■ Exercise ■
Search the material below for the string "type" and extract each line that has it.

■ Records shown ■
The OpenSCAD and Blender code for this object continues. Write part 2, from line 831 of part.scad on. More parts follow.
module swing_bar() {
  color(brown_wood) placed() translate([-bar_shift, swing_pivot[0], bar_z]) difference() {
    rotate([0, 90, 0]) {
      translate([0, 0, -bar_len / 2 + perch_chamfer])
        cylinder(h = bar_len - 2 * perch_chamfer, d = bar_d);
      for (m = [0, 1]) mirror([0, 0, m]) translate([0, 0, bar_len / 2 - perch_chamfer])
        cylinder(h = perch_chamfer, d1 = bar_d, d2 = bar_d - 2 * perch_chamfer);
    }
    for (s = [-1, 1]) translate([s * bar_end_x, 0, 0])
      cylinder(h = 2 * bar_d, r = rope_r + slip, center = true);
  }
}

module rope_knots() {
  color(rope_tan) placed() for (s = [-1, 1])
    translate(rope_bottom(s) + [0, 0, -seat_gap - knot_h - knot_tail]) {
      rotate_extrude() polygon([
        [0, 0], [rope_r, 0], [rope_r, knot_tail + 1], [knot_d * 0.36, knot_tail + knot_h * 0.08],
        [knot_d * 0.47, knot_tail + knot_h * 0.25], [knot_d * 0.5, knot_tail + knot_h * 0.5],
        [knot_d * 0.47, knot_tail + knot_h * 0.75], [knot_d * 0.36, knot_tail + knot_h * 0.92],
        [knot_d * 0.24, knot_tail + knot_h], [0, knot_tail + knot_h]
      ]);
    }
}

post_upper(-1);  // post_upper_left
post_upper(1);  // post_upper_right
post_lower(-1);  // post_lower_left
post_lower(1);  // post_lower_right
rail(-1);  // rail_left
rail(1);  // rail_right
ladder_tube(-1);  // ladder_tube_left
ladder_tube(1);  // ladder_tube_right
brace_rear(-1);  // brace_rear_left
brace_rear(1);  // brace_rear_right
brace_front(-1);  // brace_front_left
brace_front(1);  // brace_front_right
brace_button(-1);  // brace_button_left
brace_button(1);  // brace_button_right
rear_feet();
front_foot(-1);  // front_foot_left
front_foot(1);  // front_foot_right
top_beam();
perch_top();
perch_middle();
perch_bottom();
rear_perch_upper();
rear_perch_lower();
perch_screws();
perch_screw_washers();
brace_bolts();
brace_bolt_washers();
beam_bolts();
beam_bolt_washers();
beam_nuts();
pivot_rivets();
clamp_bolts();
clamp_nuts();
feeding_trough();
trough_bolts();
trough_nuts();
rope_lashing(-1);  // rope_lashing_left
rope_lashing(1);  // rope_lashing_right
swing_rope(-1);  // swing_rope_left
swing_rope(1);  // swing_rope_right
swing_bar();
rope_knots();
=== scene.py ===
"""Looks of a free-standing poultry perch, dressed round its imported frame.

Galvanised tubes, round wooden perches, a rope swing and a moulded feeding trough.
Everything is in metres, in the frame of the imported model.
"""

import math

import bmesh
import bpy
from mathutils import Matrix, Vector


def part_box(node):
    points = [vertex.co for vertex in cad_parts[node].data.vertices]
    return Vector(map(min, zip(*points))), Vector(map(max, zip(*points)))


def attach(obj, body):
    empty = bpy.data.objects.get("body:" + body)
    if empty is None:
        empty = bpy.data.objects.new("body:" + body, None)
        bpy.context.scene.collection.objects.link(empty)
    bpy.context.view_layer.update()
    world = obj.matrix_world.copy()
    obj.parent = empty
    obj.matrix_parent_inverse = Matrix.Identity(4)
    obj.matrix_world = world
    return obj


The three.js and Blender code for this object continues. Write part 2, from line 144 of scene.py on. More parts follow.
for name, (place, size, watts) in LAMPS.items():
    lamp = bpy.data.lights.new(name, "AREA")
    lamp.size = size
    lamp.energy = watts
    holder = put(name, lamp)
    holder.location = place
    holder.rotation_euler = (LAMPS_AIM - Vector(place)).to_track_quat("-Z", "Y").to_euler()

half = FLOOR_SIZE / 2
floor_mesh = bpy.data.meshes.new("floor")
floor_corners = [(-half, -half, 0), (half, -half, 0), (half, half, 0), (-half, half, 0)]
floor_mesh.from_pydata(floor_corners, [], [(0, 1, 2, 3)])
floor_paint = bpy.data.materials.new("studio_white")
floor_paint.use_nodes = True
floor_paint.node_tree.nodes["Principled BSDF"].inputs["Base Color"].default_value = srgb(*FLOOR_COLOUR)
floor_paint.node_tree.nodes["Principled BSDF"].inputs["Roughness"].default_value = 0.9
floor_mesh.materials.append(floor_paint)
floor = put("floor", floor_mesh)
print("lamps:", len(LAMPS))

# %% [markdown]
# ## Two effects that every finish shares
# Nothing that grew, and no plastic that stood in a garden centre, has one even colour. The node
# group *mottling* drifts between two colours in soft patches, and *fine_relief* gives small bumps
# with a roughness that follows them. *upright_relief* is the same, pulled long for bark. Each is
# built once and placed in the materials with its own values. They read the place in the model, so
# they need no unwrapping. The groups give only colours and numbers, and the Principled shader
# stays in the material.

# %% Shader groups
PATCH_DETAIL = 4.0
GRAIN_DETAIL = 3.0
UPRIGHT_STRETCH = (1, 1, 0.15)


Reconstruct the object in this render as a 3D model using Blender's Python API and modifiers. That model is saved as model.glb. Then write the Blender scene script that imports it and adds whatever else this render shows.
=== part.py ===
* * *
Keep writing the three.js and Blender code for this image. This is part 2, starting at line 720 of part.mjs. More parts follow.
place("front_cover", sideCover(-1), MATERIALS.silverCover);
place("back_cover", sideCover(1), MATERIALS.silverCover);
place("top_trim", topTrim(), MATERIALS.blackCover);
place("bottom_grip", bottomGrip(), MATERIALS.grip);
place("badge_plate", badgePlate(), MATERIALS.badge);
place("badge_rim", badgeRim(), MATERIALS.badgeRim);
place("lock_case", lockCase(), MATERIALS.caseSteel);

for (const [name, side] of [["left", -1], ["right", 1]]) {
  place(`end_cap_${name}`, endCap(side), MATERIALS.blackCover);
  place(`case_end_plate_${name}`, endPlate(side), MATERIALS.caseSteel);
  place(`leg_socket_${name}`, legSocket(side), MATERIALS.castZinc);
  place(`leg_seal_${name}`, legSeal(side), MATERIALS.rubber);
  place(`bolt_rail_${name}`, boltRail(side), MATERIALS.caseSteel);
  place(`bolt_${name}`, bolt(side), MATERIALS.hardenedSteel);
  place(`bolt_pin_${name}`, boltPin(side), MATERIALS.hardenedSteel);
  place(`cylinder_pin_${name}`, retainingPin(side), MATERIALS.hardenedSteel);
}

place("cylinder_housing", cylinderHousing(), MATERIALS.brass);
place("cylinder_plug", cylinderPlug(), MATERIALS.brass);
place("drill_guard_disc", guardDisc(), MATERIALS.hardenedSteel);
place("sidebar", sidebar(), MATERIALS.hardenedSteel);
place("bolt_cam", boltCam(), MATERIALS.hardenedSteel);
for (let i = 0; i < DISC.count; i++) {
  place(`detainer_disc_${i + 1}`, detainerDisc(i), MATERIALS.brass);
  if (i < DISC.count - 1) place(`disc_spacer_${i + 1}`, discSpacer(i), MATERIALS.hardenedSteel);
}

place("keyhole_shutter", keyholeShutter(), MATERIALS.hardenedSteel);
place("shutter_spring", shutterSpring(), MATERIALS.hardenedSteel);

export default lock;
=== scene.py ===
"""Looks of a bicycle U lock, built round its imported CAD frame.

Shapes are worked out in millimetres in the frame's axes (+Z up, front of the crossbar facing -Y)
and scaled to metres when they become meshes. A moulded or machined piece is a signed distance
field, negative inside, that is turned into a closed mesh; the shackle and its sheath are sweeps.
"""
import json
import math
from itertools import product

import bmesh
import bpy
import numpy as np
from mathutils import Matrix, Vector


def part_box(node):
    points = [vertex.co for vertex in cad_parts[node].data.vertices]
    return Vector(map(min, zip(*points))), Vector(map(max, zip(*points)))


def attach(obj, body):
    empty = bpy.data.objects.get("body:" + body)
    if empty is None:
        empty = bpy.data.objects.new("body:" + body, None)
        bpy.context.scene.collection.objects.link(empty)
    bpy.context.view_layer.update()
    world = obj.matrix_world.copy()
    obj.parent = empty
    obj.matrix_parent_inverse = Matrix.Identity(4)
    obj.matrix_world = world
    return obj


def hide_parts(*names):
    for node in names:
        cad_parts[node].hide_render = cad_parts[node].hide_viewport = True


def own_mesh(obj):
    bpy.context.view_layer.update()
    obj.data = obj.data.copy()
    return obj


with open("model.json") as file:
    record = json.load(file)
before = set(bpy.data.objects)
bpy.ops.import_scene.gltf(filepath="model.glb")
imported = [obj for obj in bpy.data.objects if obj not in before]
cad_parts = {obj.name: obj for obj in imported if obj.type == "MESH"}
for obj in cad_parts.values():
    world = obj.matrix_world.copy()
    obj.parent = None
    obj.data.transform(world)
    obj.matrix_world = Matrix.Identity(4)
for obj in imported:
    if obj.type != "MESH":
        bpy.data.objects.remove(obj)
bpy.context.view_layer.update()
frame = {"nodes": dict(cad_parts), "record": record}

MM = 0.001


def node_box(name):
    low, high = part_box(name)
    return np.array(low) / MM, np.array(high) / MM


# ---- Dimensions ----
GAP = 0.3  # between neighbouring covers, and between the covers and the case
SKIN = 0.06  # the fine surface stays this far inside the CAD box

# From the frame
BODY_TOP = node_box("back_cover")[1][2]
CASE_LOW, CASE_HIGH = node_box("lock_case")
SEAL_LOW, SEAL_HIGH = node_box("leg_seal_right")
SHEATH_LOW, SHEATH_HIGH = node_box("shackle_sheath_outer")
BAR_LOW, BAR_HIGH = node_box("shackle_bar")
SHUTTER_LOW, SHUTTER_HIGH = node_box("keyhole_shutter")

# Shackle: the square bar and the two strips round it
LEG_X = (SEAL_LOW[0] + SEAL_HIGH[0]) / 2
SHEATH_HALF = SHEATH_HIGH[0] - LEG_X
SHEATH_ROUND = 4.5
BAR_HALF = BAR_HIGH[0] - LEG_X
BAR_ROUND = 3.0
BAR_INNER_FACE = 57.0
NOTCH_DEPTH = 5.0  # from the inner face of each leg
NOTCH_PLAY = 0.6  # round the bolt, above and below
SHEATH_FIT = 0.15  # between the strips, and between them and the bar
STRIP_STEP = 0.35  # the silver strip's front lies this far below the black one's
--
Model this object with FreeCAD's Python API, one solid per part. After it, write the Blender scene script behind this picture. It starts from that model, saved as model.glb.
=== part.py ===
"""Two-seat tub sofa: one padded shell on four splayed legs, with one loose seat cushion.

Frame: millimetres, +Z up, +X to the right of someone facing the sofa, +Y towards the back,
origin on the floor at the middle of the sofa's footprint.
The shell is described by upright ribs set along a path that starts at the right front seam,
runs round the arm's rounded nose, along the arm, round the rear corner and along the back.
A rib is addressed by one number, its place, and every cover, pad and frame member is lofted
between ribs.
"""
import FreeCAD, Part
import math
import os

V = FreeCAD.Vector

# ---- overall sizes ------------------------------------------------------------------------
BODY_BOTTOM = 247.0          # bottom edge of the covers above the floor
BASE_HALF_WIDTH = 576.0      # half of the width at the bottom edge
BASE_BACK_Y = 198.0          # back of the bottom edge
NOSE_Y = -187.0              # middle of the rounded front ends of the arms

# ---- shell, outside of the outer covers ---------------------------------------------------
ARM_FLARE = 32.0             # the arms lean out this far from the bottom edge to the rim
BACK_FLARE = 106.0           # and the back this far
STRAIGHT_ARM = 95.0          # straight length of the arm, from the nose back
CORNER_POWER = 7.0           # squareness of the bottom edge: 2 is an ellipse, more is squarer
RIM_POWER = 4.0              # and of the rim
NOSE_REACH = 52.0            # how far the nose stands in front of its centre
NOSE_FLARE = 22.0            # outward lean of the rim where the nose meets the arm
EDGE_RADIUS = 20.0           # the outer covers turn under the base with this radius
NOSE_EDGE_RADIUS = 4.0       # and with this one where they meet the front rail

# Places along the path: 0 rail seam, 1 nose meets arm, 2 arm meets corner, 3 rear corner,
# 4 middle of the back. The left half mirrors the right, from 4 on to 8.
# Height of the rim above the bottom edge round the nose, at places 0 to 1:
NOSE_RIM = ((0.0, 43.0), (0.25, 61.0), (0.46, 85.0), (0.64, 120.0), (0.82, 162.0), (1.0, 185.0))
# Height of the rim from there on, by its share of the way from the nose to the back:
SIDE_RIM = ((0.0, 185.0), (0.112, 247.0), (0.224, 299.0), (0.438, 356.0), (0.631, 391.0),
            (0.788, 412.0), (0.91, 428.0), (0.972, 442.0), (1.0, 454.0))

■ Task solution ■
cad_parts = {obj.name: obj for obj in imported if obj.type == "MESH"}
    if obj.type != "MESH":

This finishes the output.